The far-right fringe in Germany likewise took advantage of the death of 12 people after a truck drove through a Christmas market in Berlin. Someone decided to superimpose Modamani onto the photo of the semi-truck used in the attack. That caption: “Merkel’s dead.”

And when five Syrians were arrested in Berlin for setting a homeless man on fire, it was Modamani’s face that was spread across the internet.

Anas Modamani/Facebook

So the young man is teaming with Chan-jo Jun, a lawyer notorious for going after Facebook’s contentious “fake news” policies.

Jun is asking for a temporary injunction, obligating Facebook to make sure the image can no longer be shared and is automatically blocked. He argues his client will continue to be a victim of libel if nothing is done about “fake news.”

“I want peace in my life,” Modamani told reporters after the hearing, via the New York Times. “Not everyone believes that. Many people hate me, but all I did was take a selfie with Ms. Merkel.”

Yesterday, Jun and Facebook went to court. The lawyer argued Facebook had the ability to remove all images of Modamani tied to terrorism, but Facebook said it was up to the user to inform them of the material, and that it meets obligations outlined under German law, according to the New York Times. After hours of arguing, the judge suggested they settle with Facebook paying for damages.

Both sides rejected the judge’s notion.

Facebook has been vocal about going after “fake news,” a relatively recent epidemic that has already had a significant impact on the political landscape. But an experiment conducted by Hamburg-based publication Der Spiegel suggests it isn’t doing enough.

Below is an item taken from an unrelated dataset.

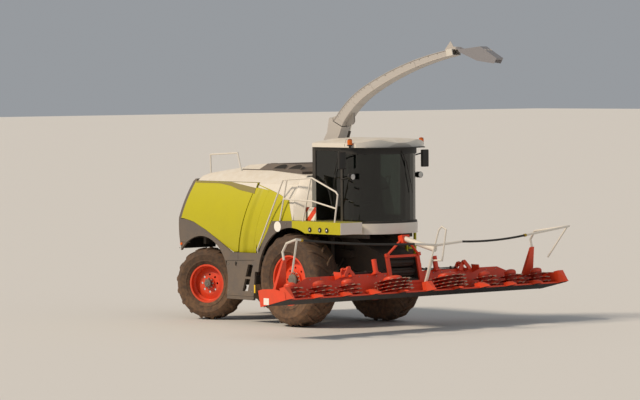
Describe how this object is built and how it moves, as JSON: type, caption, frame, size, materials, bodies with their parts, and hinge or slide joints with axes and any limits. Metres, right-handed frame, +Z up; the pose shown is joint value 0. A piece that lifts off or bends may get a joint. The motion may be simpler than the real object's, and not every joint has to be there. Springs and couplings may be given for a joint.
{
  "type": "self-propelled forage harvester",
  "caption": "Self-propelled forage harvester with cab, slewing discharge spout, hinged side covers and a wide folding maize header on a lifting intake.",
  "frame": {"origin": "on the ground below the middle of the overall length and width", "axes": "+X forward towards the header, +Y to the left, +Z up"},
  "size_m": [7.2944, 7.66, 5.8582],
  "materials": {
    "lime_paint": "gloss",
    "white_paint": "gloss",
    "grey_panel": "satin",
    "grey_steel": "satin",
    "red_paint": "gloss",
    "tyre_rubber": "matt",
    "frame_paint": "satin",
    "cast_grey": "matt",
    "bare_steel": "brushed",
    "rod_chrome": "polished",
    "spout_paint": "satin",
    "window_glass": "clear",
    "dark_plastic": "matt",
    "seat_fabric": "woven",
    "hose_rubber": "matt"
  },
  "bodies": {
    "machine": {"chassis": "frame_paint", "front_axle": "frame_paint", "rear_axle": "frame_paint", "engine_block": "cast_grey", "chopper_housing": "grey_steel", "lower_panel_right": "grey_panel", "lower_panel_left": "grey_panel", "side_front_right": "lime_paint", "side_front_left": "lime_paint", "hood": "white_paint", "hood_grille": "grey_panel", "rear_panel": "grey_panel", "platform_right": "lime_paint", "platform_left": "lime_paint", "handrail_right": "white_paint", "handrail_left": "white_paint", "cab_frame": "frame_paint", "cab_roof": "white_paint", "cab_glass": "window_glass", "seat": "seat_fabric", "steering_console": "dark_plastic", "cab_lamps": "dark_plastic"},
    "knuckle_right": {"knuckle_right": "frame_paint"},
    "wheel_rear_right": {"tyre_rear_right": "tyre_rubber", "rim_rear_right": "red_paint"},
    "wheel_front_right": {"tyre_front_right": "tyre_rubber", "rim_front_right": "red_paint"},
    "flap_right": {"side_flap_right": "lime_paint"},
    "knuckle_left": {"knuckle_left": "frame_paint"},
    "wheel_rear_left": {"tyre_rear_left": "tyre_rubber", "rim_rear_left": "red_paint"},
    "wheel_front_left": {"tyre_front_left": "tyre_rubber", "rim_front_left": "red_paint"},
    "flap_left": {"side_flap_left": "lime_paint"},
    "door": {"door_left": "frame_paint"},
    "header": {"intake_housing": "grey_steel", "header_center": "red_paint", "guide_center": "white_paint", "guide_hoses": "hose_rubber"},
    "lift_barrels": {"lift_barrels": "frame_paint"},
    "lift_rods": {"lift_rods": "rod_chrome"},
    "feed_roller_lower": {"feed_roller_lower": "bare_steel"},
    "feed_roller_upper": {"feed_roller_upper": "bare_steel"},
    "wing_right": {"header_wing_right": "red_paint", "guide_right": "white_paint"},
    "rotor_large_right": {"rotor_large_right": "red_paint"},
    "rotor_inner_right": {"rotor_inner_right": "red_paint"},
    "rotor_middle_right": {"rotor_middle_right": "red_paint"},
    "rotor_outer_right": {"rotor_outer_right": "red_paint"},
    "wing_left": {"header_wing_left": "red_paint", "guide_left": "white_paint"},
    "rotor_large_left": {"rotor_large_left": "red_paint"},
    "rotor_inner_left": {"rotor_inner_left": "red_paint"},
    "rotor_middle_left": {"rotor_middle_left": "red_paint"},
    "rotor_outer_left": {"rotor_outer_left": "red_paint"},
    "spout_turret": {"spout_turret": "spout_paint"},
    "spout_arm": {"spout_arm": "spout_paint"},
    "spout_flap": {"spout_flap": "spout_paint"},
    "spout_barrel": {"spout_barrel": "frame_paint"},
    "spout_rod": {"spout_rod": "rod_chrome"}
  },
  "joints": [
    {"name": "steer_right", "type": "hinge", "parent": "machine", "child": "knuckle_right", "pos_m": [-2.59152, -0.83, 0.77], "axis": [0, 0, 1], "range_deg": [-62, 18]},
    {"name": "wheel_rear_right_spin", "type": "hinge", "parent": "knuckle_right", "child": "wheel_rear_right", "pos_m": [-2.48663, -1.08961, 0.77], "axis": [-0.3746, 0.9272, 0], "continuous": true},
    {"name": "wheel_front_right_spin", "type": "hinge", "parent": "machine", "child": "wheel_front_right", "pos_m": [0.48848, -1.16, 0.965], "axis": [0, 1, 0], "continuous": true},
    {"name": "flap_right_open", "type": "hinge", "parent": "machine", "child": "flap_right", "pos_m": [-1.91152, -1.228, 2.928], "axis": [-1, 0, 0], "range_deg": [0, 80]},
    {"name": "steer_left", "type": "hinge", "parent": "machine", "child": "knuckle_left", "pos_m": [-2.59152, 0.83, 0.77], "axis": [0, 0, 1], "range_deg": [-62, 18]},
    {"name": "wheel_rear_left_spin", "type": "hinge", "parent": "knuckle_left", "child": "wheel_rear_left", "pos_m": [-2.69641, 1.08961, 0.77], "axis": [-0.3746, 0.9272, 0], "continuous": true},
    {"name": "wheel_front_left_spin", "type": "hinge", "parent": "machine", "child": "wheel_front_left", "pos_m": [0.48848, 1.16, 0.965], "axis": [0, 1, 0], "continuous": true},
    {"name": "flap_left_open", "type": "hinge", "parent": "machine", "child": "flap_left", "pos_m": [-1.91152, 1.228, 2.928], "axis": [1, 0, 0], "range_deg": [0, 80]},
    {"name": "door_open", "type": "hinge", "parent": "machine", "child": "door", "pos_m": [0.68148, 0.886, 2.9], "axis": [0, 0, 1], "range_deg": [0, 80]},
    {"name": "header_lift", "type": "hinge", "parent": "machine", "child": "header", "pos_m": [0.68848, 0, 1.5], "axis": [0, -1, 0], "range_deg": [-17, 2]},
    {"name": "lift_barrels_swing", "type": "hinge", "parent": "machine", "child": "lift_barrels", "pos_m": [0.70348, 0, 0.985], "axis": [0, -1, 0], "range_deg": [-17.6, 2.2]},
    {"name": "lift_rods_slide", "type": "slide", "parent": "lift_barrels", "child": "lift_rods", "axis": [0.9943, 0, 0.1063], "range_m": [-0.154, 0.02]},
    {"name": "feed_roller_lower_spin", "type": "hinge", "parent": "header", "child": "feed_roller_lower", "pos_m": [2.27848, 0, 1.14], "axis": [0, 1, 0], "continuous": true},
    {"name": "feed_roller_upper_spin", "type": "hinge", "parent": "header", "child": "feed_roller_upper", "pos_m": [2.25848, 0, 1.345], "axis": [0, 1, 0], "continuous": true},
    {"name": "wing_right_fold", "type": "hinge", "parent": "header", "child": "wing_right", "pos_m": [2.3956, -1.585, 1.27385], "axis": [-0.9748, 0, -0.2233], "range_deg": [0, 95], "deforming": ["guide_hoses"]},
    {"name": "rotor_large_right_spin", "type": "hinge", "parent": "header", "child": "rotor_large_right", "pos_m": [2.96061, -0.75, 0.82259], "axis": [-0.2233, 0, 0.9748], "continuous": true},
    {"name": "rotor_inner_right_spin", "type": "hinge", "parent": "wing_right", "child": "rotor_inner_right", "pos_m": [2.86313, -1.875, 0.80027], "axis": [-0.2233, 0, 0.9748], "continuous": true},
    {"name": "rotor_middle_right_spin", "type": "hinge", "parent": "wing_right", "child": "rotor_middle_right", "pos_m": [2.86313, -2.625, 0.80027], "axis": [-0.2233, 0, 0.9748], "continuous": true},
    {"name": "rotor_outer_right_spin", "type": "hinge", "parent": "wing_right", "child": "rotor_outer_right", "pos_m": [2.86313, -3.375, 0.80027], "axis": [-0.2233, 0, 0.9748], "continuous": true},
    {"name": "wing_left_fold", "type": "hinge", "parent": "header", "child": "wing_left", "pos_m": [2.3956, 1.585, 1.27385], "axis": [0.9748, 0, 0.2233], "range_deg": [0, 95], "deforming": ["guide_hoses"]},
    {"name": "rotor_large_left_spin", "type": "hinge", "parent": "header", "child": "rotor_large_left", "pos_m": [2.96061, 0.75, 0.82259], "axis": [-0.2233, 0, 0.9748], "continuous": true},
    {"name": "rotor_inner_left_spin", "type": "hinge", "parent": "wing_left", "child": "rotor_inner_left", "pos_m": [2.86313, 1.875, 0.80027], "axis": [-0.2233, 0, 0.9748], "continuous": true},
    {"name": "rotor_middle_left_spin", "type": "hinge", "parent": "wing_left", "child": "rotor_middle_left", "pos_m": [2.86313, 2.625, 0.80027], "axis": [-0.2233, 0, 0.9748], "continuous": true},
    {"name": "rotor_outer_left_spin", "type": "hinge", "parent": "wing_left", "child": "rotor_outer_left", "pos_m": [2.86313, 3.375, 0.80027], "axis": [-0.2233, 0, 0.9748], "continuous": true},
    {"name": "spout_slew", "type": "hinge", "parent": "machine", "child": "spout_turret", "pos_m": [0.13848, 0, 3.4], "axis": [0, 0, 1], "range_deg": [-5, 315]},
    {"name": "spout_lift", "type": "hinge", "parent": "spout_turret", "child": "spout_arm", "pos_m": [0.24724, 0.05071, 4.255], "axis": [0.4226, -0.9063, 0], "range_deg": [0, 14]},
    {"name": "spout_flap_tilt", "type": "hinge", "parent": "spout_arm", "child": "spout_flap", "pos_m": [2.7695, 1.22686, 5.71652], "axis": [0.4226, -0.9063, 0], "range_deg": [-50, 12]},
    {"name": "spout_barrel_swing", "type": "hinge", "parent": "spout_turret", "child": "spout_barrel", "pos_m": [0.47563, 0.15721, 3.725], "axis": [0.4226, -0.9063, 0], "range_deg": [-0.1, 1.8]},
    {"name": "spout_rod_slide", "type": "slide", "parent": "spout_barrel", "child": "spout_rod", "axis": [0.248, 0.1156, 0.9618], "range_m": [-0.002, 0.095]}
  ],
  "couplings": [
    {"joint": "steer_left", "follows": "steer_right", "ratio": 1},
    {"joint": "feed_roller_upper_spin", "follows": "feed_roller_lower_spin", "ratio": -1},
    {"joint": "lift_barrels_swing", "follows": "header_lift", "ratio": 1.0283},
    {"joint": "lift_rods_slide", "follows": "header_lift", "m_per_rad": 0.51191},
    {"joint": "spout_barrel_swing", "follows": "spout_lift", "ratio": 0.11911},
    {"joint": "spout_rod_slide", "follows": "spout_lift", "m_per_rad": 0.38136}
  ]
}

Reporter Fabian Reinbold recently flagged a post that called Modamani a vile criminal, and alleged he was involved in the attack against the homeless man.

Facebook replied to his report the same day: “Although it does not violate our community standards, it was still right to inform us.”

That comment means Facebook believes defaming a 19-year-old is not against its rules. And so Modamani will continue his legal battle against Facebook. An official ruling is expected on March 3.

Update 5:59pm CT, March 8Modamani lost his legal battle against Facebook. Judge Volkmar Seipel ruled there were no grounds for injunction because the social media company had not altered the content in question, and is therefore not legally responsible for its distribution, according to the New York Times.

After the ruling, Chan-jo Jun said “we lawyers” cannot help victims of libel and slander under current laws, but did say Modamani has been subjected to fewer threats since the case began.

The Justice Ministry of Germany will announce its guidelines for dealing with hate speech online in the coming weeks.